Before taking the full amount, consider what you really can afford.

  • Consider the actual cost of homeownership.
    A prequalification only takes into consideration the principal, interest, taxes, and insurance. You should consider other costs.

    The standard upkeep and sudden repairs are a couple of things. You also have furnishing and home d├ęcor to consider.

    Don't take the prequalification amount at face value. Truly consider how it affects your budget. How much money is left after you pay everything? Don't forget utility bills and other home-related bills.

    Can you afford new furnishings and appliances? Can you keep the house up and fix what breaks? Create a budget just for homeownership so you can see what you really can afford.

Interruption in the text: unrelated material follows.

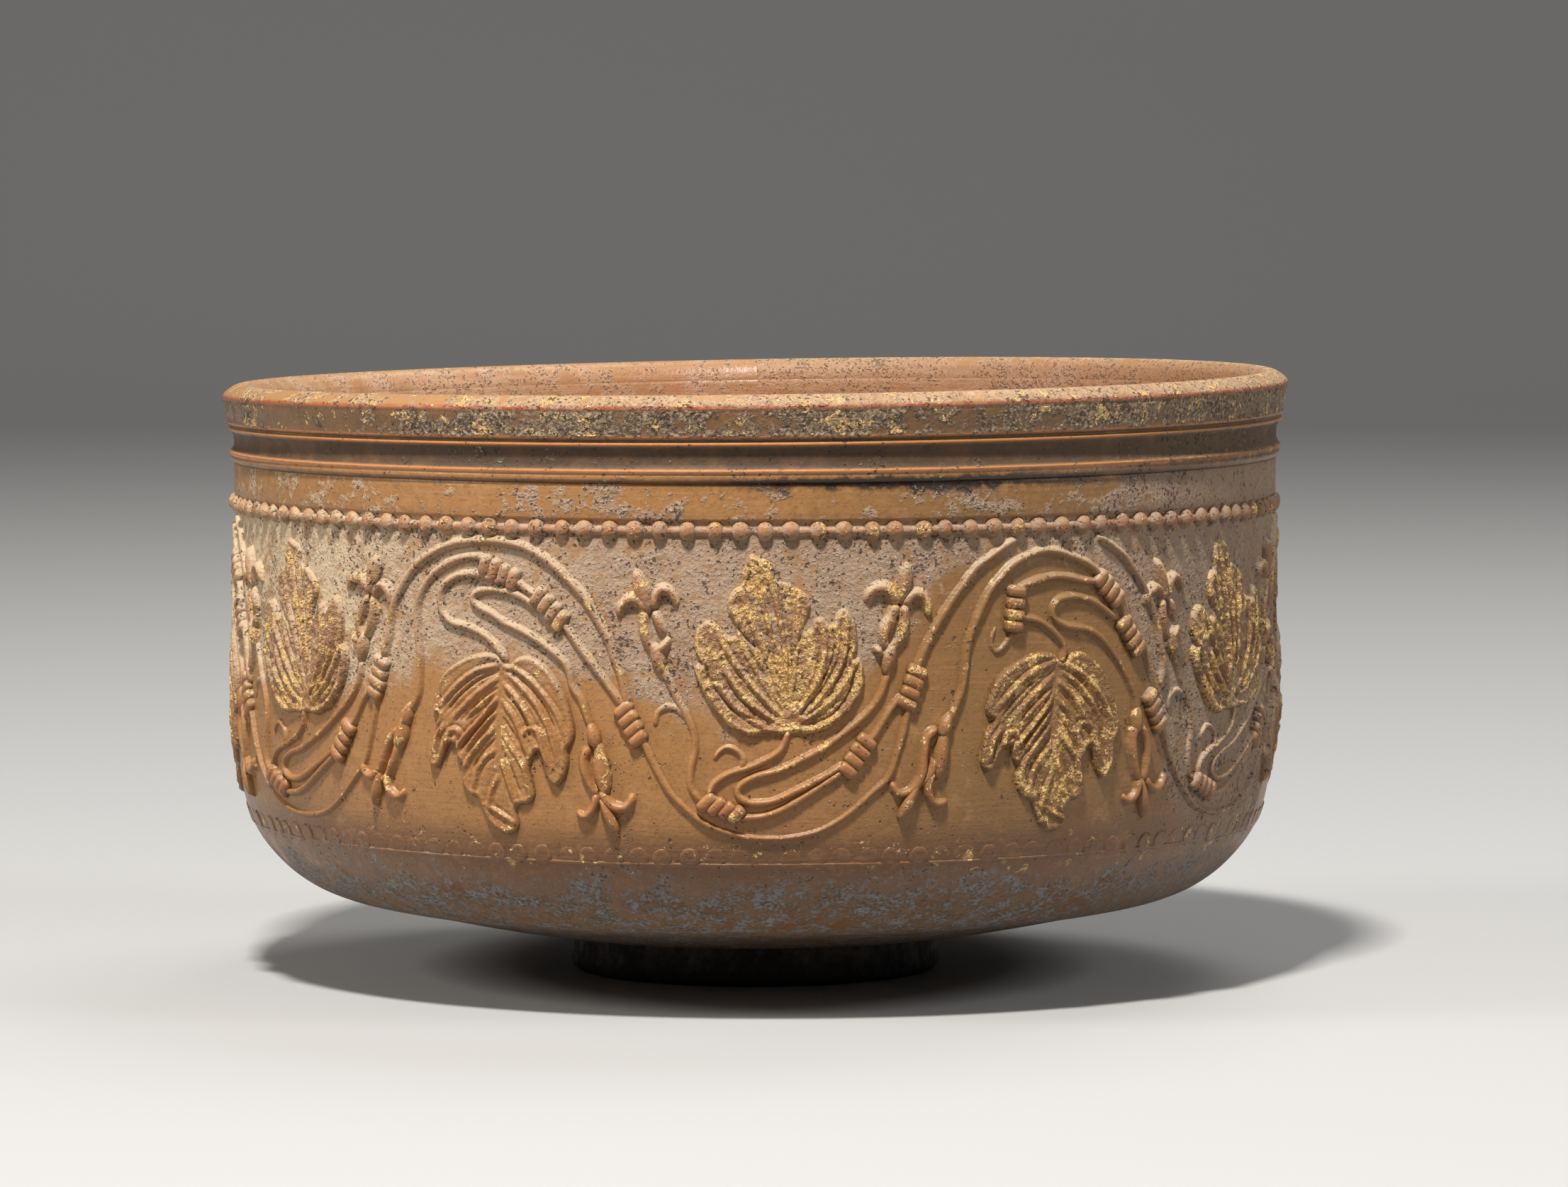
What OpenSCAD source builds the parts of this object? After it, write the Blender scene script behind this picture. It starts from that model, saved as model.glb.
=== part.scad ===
// Moulded red-gloss pottery bowl on a low foot ring, with a thrown rim and a vine scroll in low relief.
// Origin on the axis, in the plane that the foot ring stands on. +Z is up and -Y faces the viewer.

/* [Bowl] */
// Diameter of the moulded wall where it stands upright
body_d = 146.4; // [120:0.2:180]
// Height of the underside's middle above the table
foot_h = 5.2; // [3:0.1:9]
// Height from the underside's middle to the top of the moulded wall
wall_h = 67.2; // [62:0.2:90]
// Thickness of the fired clay in wall and floor
wall_t = 4.2; // [3:0.1:6]
// Height above the underside's middle at which the curved floor ends and the wall begins
floor_up = 14.8; // [12:0.1:16]
// How far the plain band under the rim stands out from the wall
band_out = 0.5; // [0.2:0.1:1.2]
// Height of the plain band under the rim
band_h = 4.8; // [3:0.1:8]

/* [Foot ring] */
// Outer diameter of the foot ring
foot_d = 52; // [40:0.5:70]
// Thickness of the foot ring at its root
foot_t = 4.4; // [3:0.1:7]
// Width of the flat that touches the table
foot_flat = 2.2; // [1:0.1:2.8]

/* [Rim] */
// Height of the thrown rim above the wall
rim_h = 12.6; // [9:0.1:18]
// Height of the lower fine ridge above the wall's top
low_ridge_up = 1.6; // [1:0.1:2.6]
// Height of the upper fine ridge above the wall's top
high_ridge_up = 5; // [3.8:0.1:6]
// How far the lip's outer crease stands out from the wall
lip_out = 2; // [1:0.1:4]
// How far the two fine ridges stand out from the wall
ridge_out = 1; // [0.5:0.1:1.8]
// How far the hollow band between the ridges stands out from the wall
hollow_out = 0.45; // [0.1:0.05:0.8]
// Height of the lip's rounded top above its outer crease
lip_round = 1.8; // [1:0.1:3]
// Depth of the groove round the inside of the lip
groove_t = 0.4; // [0.2:0.1:0.8]

/* [Bead rows] */
// Beads in a whole turn
bead_count = 132; // [60:6:180]
// Diameter of an upper bead
bead_d = 2.6; // [1.5:0.1:3]
// Height of an upper bead above the wall
bead_h = 0.95; // [0.5:0.05:1.2]
// Distance from the wall's top down to the upper row's middle
bead_drop = 6.1; // [5:0.1:9]
// Height of the fine cord that the upper beads are strung on
cord_h = 0.35; // [0.1:0.05:0.5]
// Diameter of a lower bead
low_bead_d = 2.8; // [1.5:0.1:3]
// Height of a lower bead above the wall
low_bead_h = 0.32; // [0.15:0.01:0.8]
// Height of the lower row's middle above the underside's middle
low_bead_up = 17.4; // [15:0.1:20]

/* [Vine scroll] */
// Width of the vine's main stem
stem_w = 1.6; // [1:0.1:2.4]
// Height of the vine's main stem above the wall
stem_h = 0.9; // [0.5:0.05:1.4]
// Width of a side stem
branch_w = 1.3; // [0.8:0.1:2]
// Height of a side stem above the wall
branch_h = 0.75; // [0.4:0.05:1.2]
// Length of a tie's wound lump, across the stems
tie_len = 3.5; // [2.5:0.1:5]
// Height of a tie above the wall
tie_h = 1.2; // [0.8:0.05:1.6]
// Height of a leaf's ridges above the wall
leaf_ridge = 1.45; // [0.9:0.05:1.7]
// Height of a leaf's furrows above the wall
leaf_furrow = 0.75; // [0.4:0.05:1]
// Height of a bud's petals above the wall
petal_h = 1.3; // [0.8:0.05:1.6]

/* [View] */
// Node to draw, or all

/* [Hidden] */
$fn = 96;
body_r = body_d / 2;
wall_top = foot_h + wall_h;
band_z = wall_top - band_h;
bead_z = wall_top - bead_drop;
low_bead_z = foot_h + low_bead_up;
// The scroll is drawn on a flat strip: s runs round the wall to the right, 77.2 to a unit, and z is the
// height as measured. Unit 0 faces -Y.
units = 6;
drawn_low = 22.6;
drawn_high = 66.3;
field_k = (bead_z - low_bead_z) / (drawn_high - drawn_low);
round_k = 2 * PI * body_r / (units * 77.2);

// Height above the underside's middle, and how far the outline lies inside the upright wall there
belly = [
  [0.8, 43], [1.9, 35.2], [3, 29.4], [3.9, 25.2], [4.8, 21], [5.6, 16.8], [6.5, 13.2], [8, 9.9],
  [10.3, 6.8], [13.4, 4], [16, 2.4], [18.4, 1.5], [21.4, 0.8], [25.4, 0.3], [30, 0.05], [35, 0],
  [45, 0.05], [55, 0.2]
];
wall_drawn = concat(
  [[0, foot_h]],
  [for (b = belly) [body_r - b[1], foot_h + b[0]]],
  [[body_r - 0.3, band_z - 0.5], [body_r - 0.3 + band_out, band_z], [body_r - 0.3 + band_out, wall_top]]
);

// Radius of the wall under the relief at the height z
function wall_r(z) = body_r - lookup(z - foot_h, belly);

// Height of the underside at the radius r
function under_z(r) = foot_h + lookup(r, concat([[0, 0]], [for (b = belly) [body_r - b[1], b[0]]]));

// A point of the scroll in unit k: s round the wall, drawn height z, h above the wall
function on_wall(s, z, h, k) =
  let (
    up = low_bead_z + (z - drawn_low) * field_k,
    turn = (s / 77.2 + k) * 360 / units - 90,
    r = wall_r(up) + h
  )
  [r * cos(turn), r * sin(turn), up];

// A smooth curve through the points, with n steps between each two
function smooth(p, n) = concat(
  [
    for (i = [0:len(p) - 2])
      for (j = [0:n - 1])
        let (
          t = j / n,
          a = p[max(i - 1, 0)],
          b = p[i],
          c = p[i + 1],
          d = p[min(i + 2, len(p) - 1)]
        )
        b + 0.5 * t * (c - a + t * (2 * a - 5 * b + 4 * c - d + t * (3 * (b - c) + d - a)))
  ],
  [p[len(p) - 1]]
);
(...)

    Rule of Thumb: Budget 1% of your home purchase price toward ongoing maintenance. For example, if your house cost $250,000, you should budget $2,500 each year for maintenance. Don't be tempted to use this fund if nothing happens that year. You might be surprised at how much it costs to repair a home. Even a basic roof replacement can cost $6,725 and up.

  • Consider your future plans.
    If you are buying a home, chances are you plan to stay for at least 5 years. But consider your personal goals.

    Are you a 2-income family now? Will it remain that way for the foreseeable future? Many couples start with 2 incomes but go down to 1 after having a baby.

    Do you have big plans for your professional future? Opening a business or changing careers can affect your ability to afford a mortgage. Think ahead to at least the next 3 to 5 years to determine what's right for you.

  • How big is your emergency fund?
    You should have at least 3-6 months of a mortgage payment set aside. You shouldn't need this money for any other purpose. It protects you should you lose your job or have any other issue occur.

    Being able to pay your mortgage for 3-6 months can help you prevent foreclosure. Basing the mortgage you can afford on the size of your emergency fund helps you keep things affordable.

Don't just look at housing expenses either. You should include your consumer debt. Credit cards, auto loans, and student loans play a role in what you can afford. You can't neglect your other debts. Remember the debt ratio we discussed above? That plays a role in what you can afford.

Want to Buy? Watch Out

If after careful consideration, you still want to buy, consider the following before making the purchase.

  • Your house is not an investment.
    It's a place to live. Investments are stocks and bonds. They sit in a portfolio. Compare the money you put in your home and money invested in stocks or bonds. Is a large majority in the home? Does this mean your portfolio is a majority of real estate investments?

    You might get lucky if you buy low and sell high. Consider it a bonus, though. Don't rely on the gains as income. You never know what may happen.

    Ideally, no more than half of your portfolio should consist of real estate. The other half should include stocks, bonds, and non-risky investments.

  • Don't become house-poor.
    A house-poor person is someone who puts all of their money into their home. They take the largest loan available. Once in the home, the homeowner can no longer afford the costs of daily living. Every penny goes to the home.

    Striking the perfect balance, as we discussed above, helps avoid this from happening.

  • House prices continue to rise.
    The housing crisis brought housing prices crashing down. Luckily, they have come back. The bad news, though, is that they keep rising. No one knows just how much more they'll increase. Don't get caught up in a bidding war or in buying a home you can't afford.

    Stay smart and only buy what you need. Buying a home can be an emotional process. You fall in love with a home and will do whatever necessary to purchase it. This cycles right back to becoming house-poor. Don't do it.

Renting or buying is a personal decision. Some people benefit from renting. Others want the status of being a homeowner. Whether it's a smart decision or not depends on many factors. Lay it all out on the table and consider your options. Only then can you decide what is right for you.